Sa tolérance n'a d'égale que sa plume, et c'est bien son empathie d'écrivain qui prend le dessus ici : qu'importent ses erreurs politiques, elle était un esprit simple qui ne demandait rien d'autre que le repos auprès de ses enfants et de l'être aimé, le comte de Fersen. Il admet sans jugement le caractère frivole, dépensier et l'hédonisme de ses premières années, tout comme il reconnait sans réserve le courage, la dignité et la raison dont elle a pu faire preuve pendant les années difficiles.
La loi suprême de toute psychologie créatrice n'est pas de diviniser, mais de rendre humainement compréhensible ; la tâche qui lui incombe n'est pas d'excuser avec des arguties, mais d'expliquer. Cette tâche a été tentée ici sur un être moyen qui ne doit son rayonnement en dehors du temps qu'à une destinée incomparables, sa grandeur intérieure qu'à l'excès de son malheur, et qui, je l'espère du moins, sans qu'il soit besoin de l'exalter, peut mériter, en raison même de son caractère terrestre, l'intérêt et la compréhension du présent.
Versailles malmené par une enfant
Ses erreurs ont été multiples, car elle avait été sourde toute son éducation durant à l'importance de la diplomatie et de la politique. C'est avec toute la nonchalance du monde qu'elle faisait placer ses amis à des postes qui auraient nécessité d'être occupés par des fins stratèges (on pense aux faveurs accordées aux Polignac).

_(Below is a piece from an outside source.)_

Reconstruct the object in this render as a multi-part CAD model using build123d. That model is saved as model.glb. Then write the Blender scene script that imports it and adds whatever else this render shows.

Le décentrement du pouvoir qui s'opère lors de son installation au Trianon est un pied-de-nez fait aux conventions et à la cour toute entière, car celle-ci ne peut plus chercher la faveur du couple royal car le roi et la reine se retirent dans une vie relativement privée, chacun de son côté.
Le coup de théâtre
Véritable personnage de roman, c'est face à l'épreuve que la Marie-Antoinette dévoile enfin sa vraie nature. Les premiers signes d'agitation nationale font de la cigale frivole et fêtarde une fourmi prévoyante et réservée. Forcée de réduire les dépenses, elle se tourne bientôt vers la compagnie modeste de ses enfants, et vers des plaisirs plus simples qu'auparavant.
Seul Axel de Fersen sera capable de lui faire conserver une forme d'espoir. Du moment où la Révolution conduira les époux royaux à s'installer aux Tuileries jusqu'au dernier soupir, en passant par les prisons que seront le Temple et la Conciergerie, il sera le conseiller, l'ami, le soutien de Marie-Antoinette ; son mari à la fois impassible et timoré étant incapable de la consoler ou de la sauver.
Marie-Antoinette ne sera reine qu'aux derniers instants de sa vie : quand dignement, elle affrontera les humiliations, le procès et la guillotine, preuve de l'essoufflement du système dynastique, mais également preuve du surgissement de la question de l'individu : elle n'était pas seulement un membre de sa dynastie, mais une femme comme une autre, dont les envies et ambitions différaient bien de ce que sa naissance exigeait d'elle.